--- Start of Recorded information ---

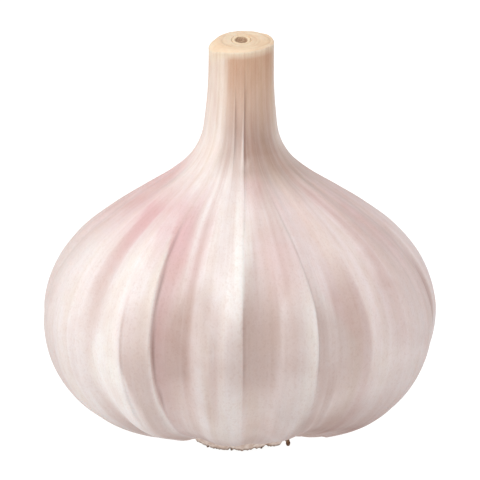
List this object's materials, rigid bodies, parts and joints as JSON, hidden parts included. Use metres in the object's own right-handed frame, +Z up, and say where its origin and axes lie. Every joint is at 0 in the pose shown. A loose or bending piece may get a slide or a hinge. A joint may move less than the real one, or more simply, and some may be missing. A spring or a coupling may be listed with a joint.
{
  "type": "garlic bulb",
  "caption": "Whole garlic bulb with lobed cloves under a papery wrapper skin, a short neck cut on a slight slant, and a trimmed root plate that it stands on.",
  "frame": {"origin": "middle of the flat spot under the root plate that the bulb stands on", "axes": "+Z up along the neck, -Y towards the front, the side that the neck's cut slopes down to"},
  "size_m": [0.0603, 0.0605, 0.0633],
  "materials": {
    "wrapper_skin": "dry papery leaf skin, off-white with pink blush and fine lengthwise veins, soft sheen",
    "dry_stalk": "dry tan plant stalk, fibrous and matt",
    "corky_root": "brown corky plate with dry root ends, matt"
  },
  "bodies": {
    "root": {"bulb": "wrapper_skin", "flower_stalk": "dry_stalk", "root_plate": "corky_root"}
  },
  "joints": []
}
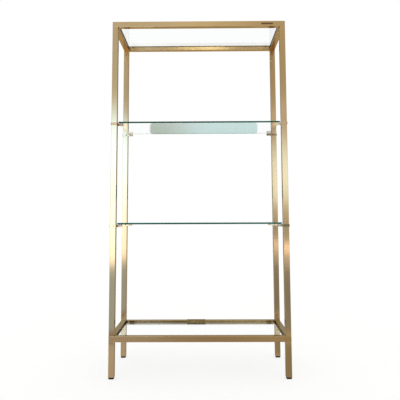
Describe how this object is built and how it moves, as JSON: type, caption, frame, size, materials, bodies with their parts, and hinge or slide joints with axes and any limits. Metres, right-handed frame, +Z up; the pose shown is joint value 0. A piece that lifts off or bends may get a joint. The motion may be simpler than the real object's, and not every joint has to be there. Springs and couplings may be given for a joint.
{
  "type": "etagere",
  "caption": "Tall open display etagere: a slim square-tube frame on short legs holds inset glass panes at top and base, and loose glass shelves on clips between them.",
  "frame": {"origin": "middle of the footprint, on the floor", "axes": "+Z up along the posts, front towards -Y, +X to the right seen from the front"},
  "size_m": [0.905, 0.395, 1.808],
  "materials": {
    "satin_brass": "satin, brushed along the tube, pale gold",
    "clip_brass": "satin, pale gold, a little brighter than the tube",
    "bronze_sheet": "dark bronze, satin",
    "brown_plate": "dark brown lacquer, bare of any text",
    "spigot_steel": "plain, hidden inside the tubes",
    "dark_steel": "blackened",
    "black_plastic": "matte black moulding",
    "clear_vinyl": "clear soft vinyl",
    "glass": "clear float glass with green edges"
  },
  "bodies": {
    "frame": {"blank_plate": "brown_plate", "bottom_pegs": "dark_steel", "bottom_rail_back": "satin_brass", "bottom_rail_front": "satin_brass", "bottom_rail_left": "satin_brass", "bottom_rail_right": "satin_brass", "bottom_spigot_back_left": "spigot_steel", "bottom_spigot_back_right": "spigot_steel", "bottom_spigot_front_left": "spigot_steel", "bottom_spigot_front_right": "spigot_steel", "clip_lower_back_left": "clip_brass", "clip_lower_back_right": "clip_brass", "clip_lower_front_left": "clip_brass", "clip_lower_front_right": "clip_brass", "clip_screws_lower": "dark_steel", "clip_screws_upper": "dark_steel", "clip_upper_back_left": "clip_brass", "clip_upper_back_right": "clip_brass", "clip_upper_front_left": "clip_brass", "clip_upper_front_right": "clip_brass", "cushions_lower": "clear_vinyl", "cushions_upper": "clear_vinyl", "foot_back_left": "black_plastic", "foot_back_right": "black_plastic", "foot_front_left": "black_plastic", "foot_front_right": "black_plastic", "glass_retainer": "bronze_sheet", "leg_back_left": "satin_brass", "leg_back_right": "satin_brass", "leg_front_left": "satin_brass", "leg_front_right": "satin_brass", "post_back_left": "satin_brass", "post_back_right": "satin_brass", "post_front_left": "satin_brass", "post_front_right": "satin_brass", "set_screws_bottom": "dark_steel", "set_screws_top": "dark_steel", "top_pegs": "dark_steel", "top_rail_back": "satin_brass", "top_rail_front": "satin_brass", "top_rail_left": "satin_brass", "top_rail_right": "satin_brass", "top_spigot_back_left": "spigot_steel", "top_spigot_back_right": "spigot_steel", "top_spigot_front_left": "spigot_steel", "top_spigot_front_right": "spigot_steel"},
    "top_pane": {"top_glass": "glass"},
    "upper_shelf": {"upper_shelf_glass": "glass"},
    "lower_shelf": {"lower_shelf_glass": "glass"},
    "base_pane": {"base_glass": "glass"}
  },
  "joints": [
    {"name": "top_glass_lift", "type": "slide", "parent": "frame", "child": "top_pane", "axis": [0, 0, 1], "range_m": [0, 0.06]},
    {"name": "upper_shelf_lift", "type": "slide", "parent": "frame", "child": "upper_shelf", "axis": [0, 0, 1], "range_m": [0, 0.06]},
    {"name": "lower_shelf_lift", "type": "slide", "parent": "frame", "child": "lower_shelf", "axis": [0, 0, 1], "range_m": [0, 0.06]},
    {"name": "base_glass_lift", "type": "slide", "parent": "frame", "child": "base_pane", "axis": [0, 0, 1], "range_m": [0, 0.06]}
  ]
}
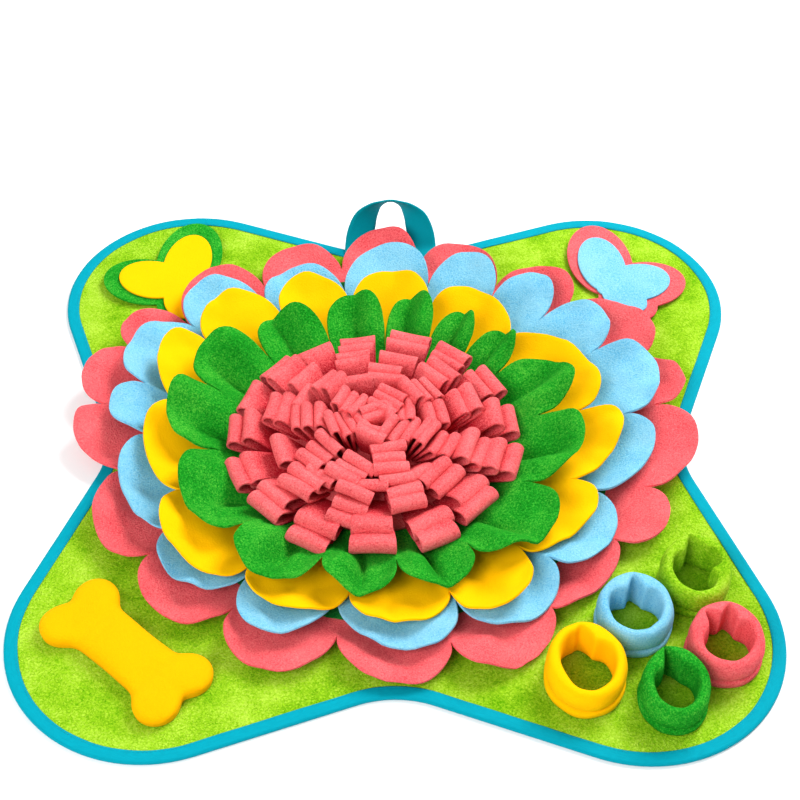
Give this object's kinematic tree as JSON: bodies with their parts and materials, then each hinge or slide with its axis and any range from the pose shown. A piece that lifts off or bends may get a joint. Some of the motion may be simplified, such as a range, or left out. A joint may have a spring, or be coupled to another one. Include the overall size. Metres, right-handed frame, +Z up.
{
  "type": "snuffle mat",
  "caption": "Bound four-lobed fleece mat with a layered fleece flower, strip pompom, padded bone, ring pockets, corner flowers and a carry handle.",
  "frame": {"origin": "on the surface the mat lies on, under the middle of its outline", "axes": "+Z up, +Y from the front edge with the bone and ring pockets to the back edge with the handle, +X to the right as seen from the front"},
  "size_m": [0.7, 0.7, 0.0723],
  "materials": {
    "lime_fleece": "matt mottled pile",
    "teal_tape": "matt folded tape",
    "teal_webbing": "ribbed webbing",
    "coral_fleece": "matt short pile",
    "light_blue_fleece": "matt short pile",
    "yellow_fleece": "matt short pile",
    "green_fleece": "matt speckled pile",
    "dark_green_fleece": "matt short pile"
  },
  "bodies": {
    "root": {"mat_panel": "lime_fleece", "edge_binding": "teal_tape", "carry_handle": "teal_webbing", "pink_petals": "coral_fleece", "flower_disc": "dark_green_fleece", "blue_petals": "light_blue_fleece", "yellow_petals": "yellow_fleece", "green_petals": "green_fleece", "strip_pompom": "coral_fleece", "bone_pad": "yellow_fleece", "ring_pocket_lime": "lime_fleece", "ring_pocket_blue": "light_blue_fleece", "ring_pocket_pink": "coral_fleece", "ring_pocket_yellow": "yellow_fleece", "ring_pocket_green": "green_fleece", "left_flower_green": "green_fleece", "left_flower_yellow": "yellow_fleece", "right_flower_pink": "coral_fleece", "right_flower_blue": "light_blue_fleece"}
  },
  "joints": []
}
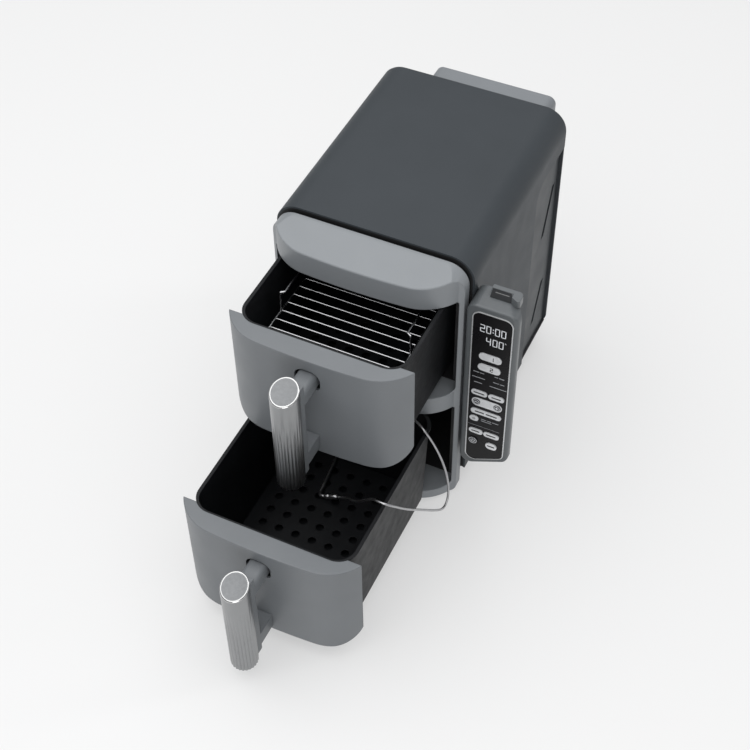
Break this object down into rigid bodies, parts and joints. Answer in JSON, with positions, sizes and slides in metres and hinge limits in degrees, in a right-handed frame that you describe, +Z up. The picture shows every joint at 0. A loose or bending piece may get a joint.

--- End of Recorded information ---

_Exercise_
Copy each record from above exactly, and include every line.

_Solution for this problem_
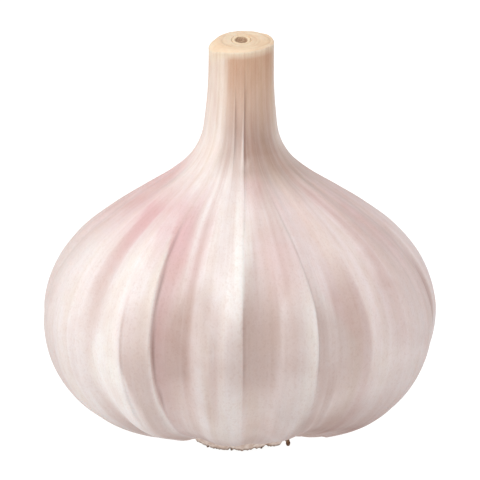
List this object's materials, rigid bodies, parts and joints as JSON, hidden parts included. Use metres in the object's own right-handed frame, +Z up, and say where its origin and axes lie. Every joint is at 0 in the pose shown. A loose or bending piece may get a slide or a hinge. A joint may move less than the real one, or more simply, and some may be missing. A spring or a coupling may be listed with a joint.
{
  "type": "garlic bulb",
  "caption": "Whole garlic bulb with lobed cloves under a papery wrapper skin, a short neck cut on a slight slant, and a trimmed root plate that it stands on.",
  "frame": {"origin": "middle of the flat spot under the root plate that the bulb stands on", "axes": "+Z up along the neck, -Y towards the front, the side that the neck's cut slopes down to"},
  "size_m": [0.0603, 0.0605, 0.0633],
  "materials": {
    "wrapper_skin": "dry papery leaf skin, off-white with pink blush and fine lengthwise veins, soft sheen",
    "dry_stalk": "dry tan plant stalk, fibrous and matt",
    "corky_root": "brown corky plate with dry root ends, matt"
  },
  "bodies": {
    "root": {"bulb": "wrapper_skin", "flower_stalk": "dry_stalk", "root_plate": "corky_root"}
  },
  "joints": []
}
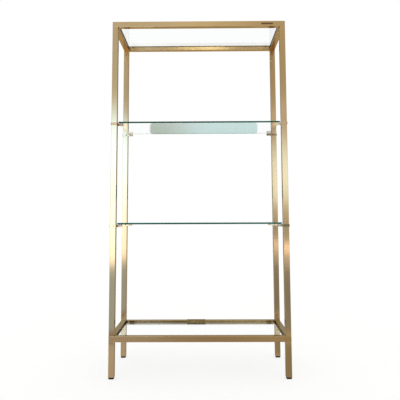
Describe how this object is built and how it moves, as JSON: type, caption, frame, size, materials, bodies with their parts, and hinge or slide joints with axes and any limits. Metres, right-handed frame, +Z up; the pose shown is joint value 0. A piece that lifts off or bends may get a joint. The motion may be simpler than the real object's, and not every joint has to be there. Springs and couplings may be given for a joint.
{
  "type": "etagere",
  "caption": "Tall open display etagere: a slim square-tube frame on short legs holds inset glass panes at top and base, and loose glass shelves on clips between them.",
  "frame": {"origin": "middle of the footprint, on the floor", "axes": "+Z up along the posts, front towards -Y, +X to the right seen from the front"},
  "size_m": [0.905, 0.395, 1.808],
  "materials": {
    "satin_brass": "satin, brushed along the tube, pale gold",
    "clip_brass": "satin, pale gold, a little brighter than the tube",
    "bronze_sheet": "dark bronze, satin",
    "brown_plate": "dark brown lacquer, bare of any text",
    "spigot_steel": "plain, hidden inside the tubes",
    "dark_steel": "blackened",
    "black_plastic": "matte black moulding",
    "clear_vinyl": "clear soft vinyl",
    "glass": "clear float glass with green edges"
  },
  "bodies": {
    "frame": {"blank_plate": "brown_plate", "bottom_pegs": "dark_steel", "bottom_rail_back": "satin_brass", "bottom_rail_front": "satin_brass", "bottom_rail_left": "satin_brass", "bottom_rail_right": "satin_brass", "bottom_spigot_back_left": "spigot_steel", "bottom_spigot_back_right": "spigot_steel", "bottom_spigot_front_left": "spigot_steel", "bottom_spigot_front_right": "spigot_steel", "clip_lower_back_left": "clip_brass", "clip_lower_back_right": "clip_brass", "clip_lower_front_left": "clip_brass", "clip_lower_front_right": "clip_brass", "clip_screws_lower": "dark_steel", "clip_screws_upper": "dark_steel", "clip_upper_back_left": "clip_brass", "clip_upper_back_right": "clip_brass", "clip_upper_front_left": "clip_brass", "clip_upper_front_right": "clip_brass", "cushions_lower": "clear_vinyl", "cushions_upper": "clear_vinyl", "foot_back_left": "black_plastic", "foot_back_right": "black_plastic", "foot_front_left": "black_plastic", "foot_front_right": "black_plastic", "glass_retainer": "bronze_sheet", "leg_back_left": "satin_brass", "leg_back_right": "satin_brass", "leg_front_left": "satin_brass", "leg_front_right": "satin_brass", "post_back_left": "satin_brass", "post_back_right": "satin_brass", "post_front_left": "satin_brass", "post_front_right": "satin_brass", "set_screws_bottom": "dark_steel", "set_screws_top": "dark_steel", "top_pegs": "dark_steel", "top_rail_back": "satin_brass", "top_rail_front": "satin_brass", "top_rail_left": "satin_brass", "top_rail_right": "satin_brass", "top_spigot_back_left": "spigot_steel", "top_spigot_back_right": "spigot_steel", "top_spigot_front_left": "spigot_steel", "top_spigot_front_right": "spigot_steel"},
    "top_pane": {"top_glass": "glass"},
    "upper_shelf": {"upper_shelf_glass": "glass"},
    "lower_shelf": {"lower_shelf_glass": "glass"},
    "base_pane": {"base_glass": "glass"}
  },
  "joints": [
    {"name": "top_glass_lift", "type": "slide", "parent": "frame", "child": "top_pane", "axis": [0, 0, 1], "range_m": [0, 0.06]},
    {"name": "upper_shelf_lift", "type": "slide", "parent": "frame", "child": "upper_shelf", "axis": [0, 0, 1], "range_m": [0, 0.06]},
    {"name": "lower_shelf_lift", "type": "slide", "parent": "frame", "child": "lower_shelf", "axis": [0, 0, 1], "range_m": [0, 0.06]},
    {"name": "base_glass_lift", "type": "slide", "parent": "frame", "child": "base_pane", "axis": [0, 0, 1], "range_m": [0, 0.06]}
  ]
}
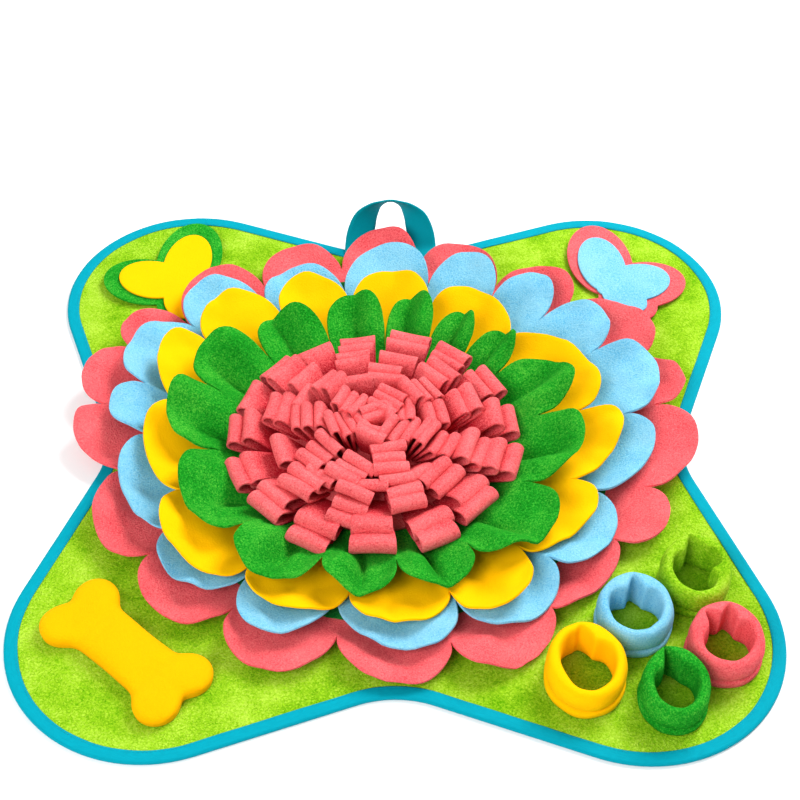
Give this object's kinematic tree as JSON: bodies with their parts and materials, then each hinge or slide with its axis and any range from the pose shown. A piece that lifts off or bends may get a joint. Some of the motion may be simplified, such as a range, or left out. A joint may have a spring, or be coupled to another one. Include the overall size. Metres, right-handed frame, +Z up.
{
  "type": "snuffle mat",
  "caption": "Bound four-lobed fleece mat with a layered fleece flower, strip pompom, padded bone, ring pockets, corner flowers and a carry handle.",
  "frame": {"origin": "on the surface the mat lies on, under the middle of its outline", "axes": "+Z up, +Y from the front edge with the bone and ring pockets to the back edge with the handle, +X to the right as seen from the front"},
  "size_m": [0.7, 0.7, 0.0723],
  "materials": {
    "lime_fleece": "matt mottled pile",
    "teal_tape": "matt folded tape",
    "teal_webbing": "ribbed webbing",
    "coral_fleece": "matt short pile",
    "light_blue_fleece": "matt short pile",
    "yellow_fleece": "matt short pile",
    "green_fleece": "matt speckled pile",
    "dark_green_fleece": "matt short pile"
  },
  "bodies": {
    "root": {"mat_panel": "lime_fleece", "edge_binding": "teal_tape", "carry_handle": "teal_webbing", "pink_petals": "coral_fleece", "flower_disc": "dark_green_fleece", "blue_petals": "light_blue_fleece", "yellow_petals": "yellow_fleece", "green_petals": "green_fleece", "strip_pompom": "coral_fleece", "bone_pad": "yellow_fleece", "ring_pocket_lime": "lime_fleece", "ring_pocket_blue": "light_blue_fleece", "ring_pocket_pink": "coral_fleece", "ring_pocket_yellow": "yellow_fleece", "ring_pocket_green": "green_fleece", "left_flower_green": "green_fleece", "left_flower_yellow": "yellow_fleece", "right_flower_pink": "coral_fleece", "right_flower_blue": "light_blue_fleece"}
  },
  "joints": []
}
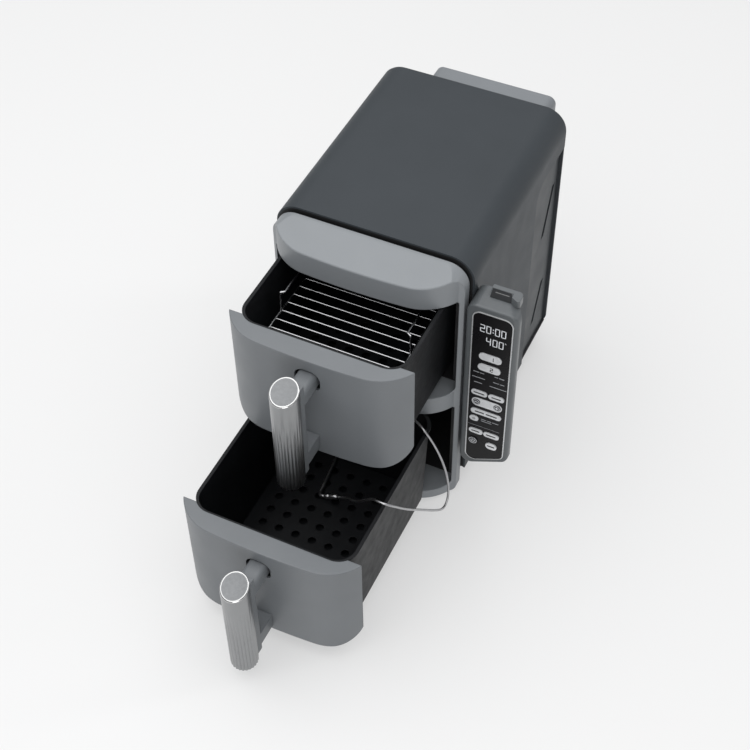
Break this object down into rigid bodies, parts and joints. Answer in JSON, with positions, sizes and slides in metres and hinge limits in degrees, in a right-handed frame that you describe, +Z up. The picture shows every joint at 0. A loose or bending piece may get a joint.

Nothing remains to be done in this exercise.